Ceisteanna—Questions. Oral Answers. - Wheat Statistics.

asked the Taoiseach if he will state, in respect of the period up to 1st June, 1955, (a) the quantity, in barrels, of millable wheat received by mills and other buyers' premises, and the average price per barrel, paid to growers for such wheat, and (b) the number of barrels of unmillable wheat purchased from growers, and the average price, per barrel, paid for such wheat.

The only information available in the Central Statistics Office concerning purchases of home-grown wheat relates to the total deliveries (net of sales) of wheat to flour mills, wheaten meal mills and permit mills. The total of such deliveries to all these mills in the period 1st September, 1954 to 28th May, 1955 was 3,331,000 barrels. This aggregate includes both millable and unmillable wheat but it is not possible to distinguish the respective totals.

The average price paid for native green millable wheat of the 1954 harvest has been estimated at 74/- per barrel.

If it is a fact that millable wheat secured 74/- per barrel, would it not be possible then to estimate what the amount of unmillable wheat delivered to the mills was?

No, the Central Statistics Office has no records from which it would be possible to arrive at any figure in that respect. That has been fully gone into and it would be impossible for the Central Statistics Office to ascertain that.

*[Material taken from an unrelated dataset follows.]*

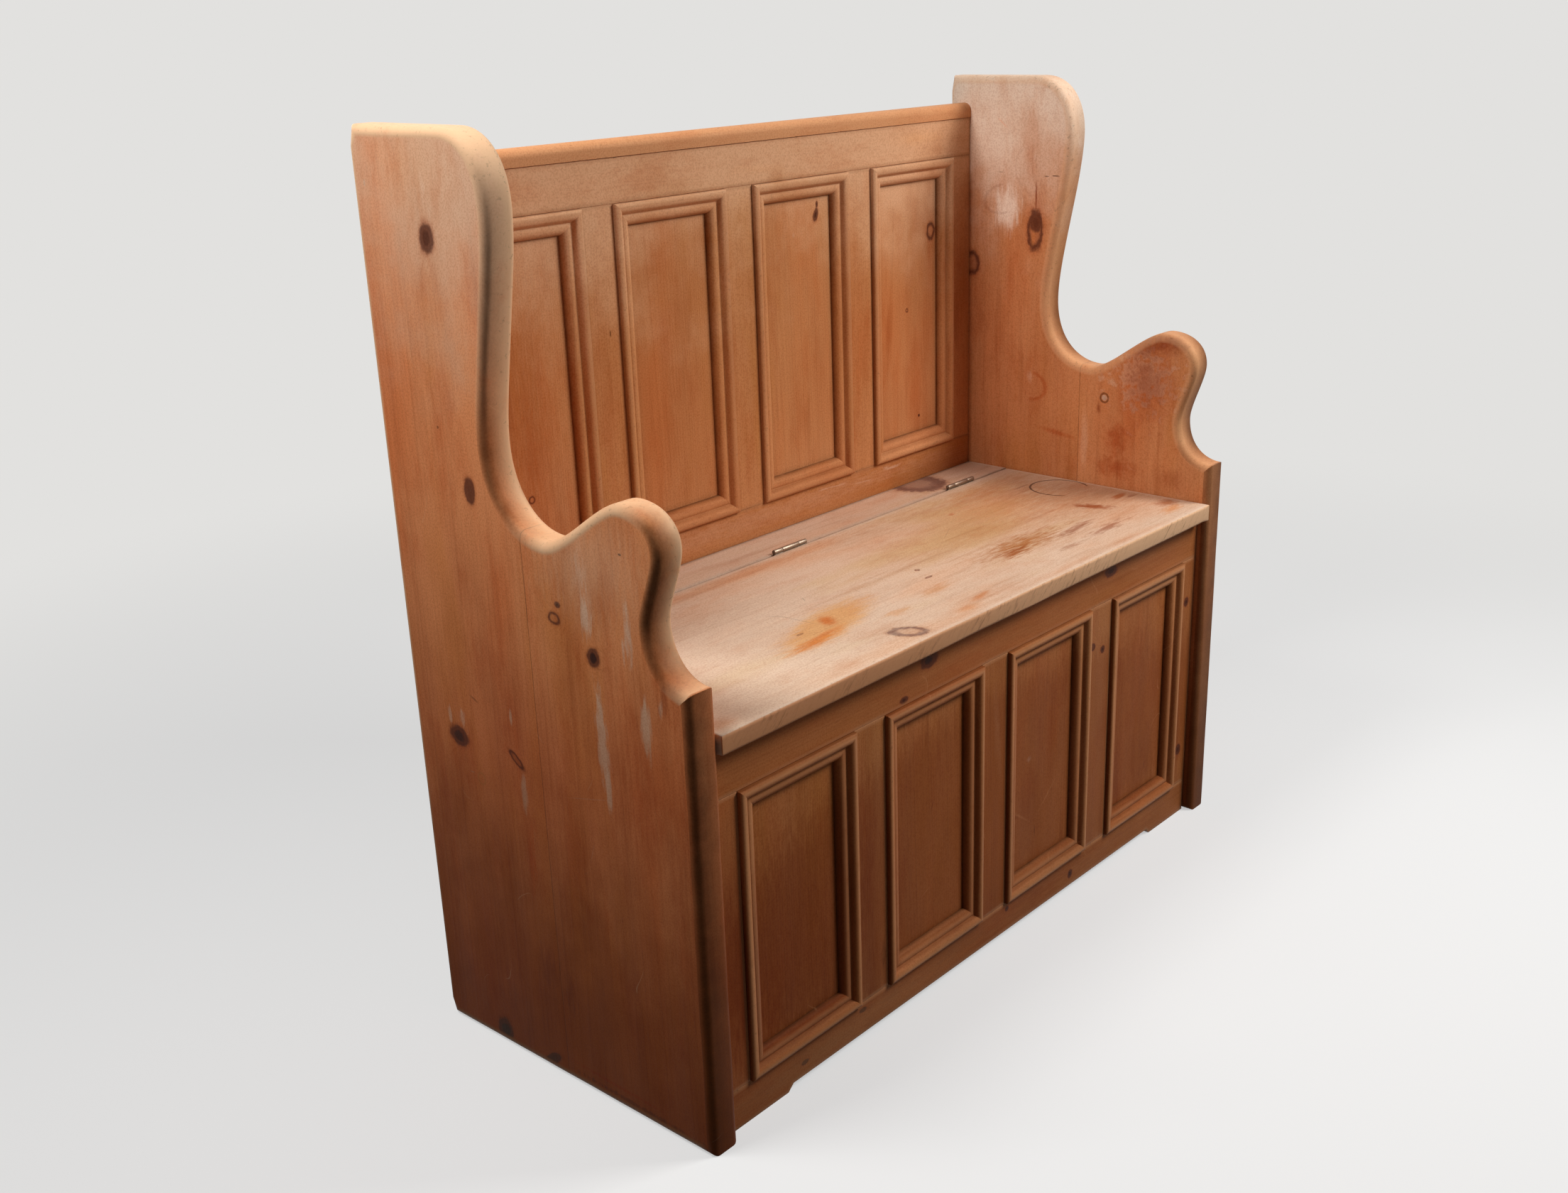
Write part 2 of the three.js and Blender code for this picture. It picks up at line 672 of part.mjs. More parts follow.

Is it possible that we have a Central Statistics Office that is not aware of what unmillable wheat was sold at fixed prices of 30/- or £2 per barrel last October or November?

A Deputy

47/6 a barrel.

Whatever it was, is it possible that the Central Statistics Office are incapable of estimating that amount of unmillable wheat, or is it a fact that that information is being withheld deliberately from this House?

That is not a fact and there is no information held by the Central Statistics Office which is now being withheld or ever was withheld from this House. But it is a fact that complete records are not available in the Central Statistics Office to enable the information required by the Deputy to be provided.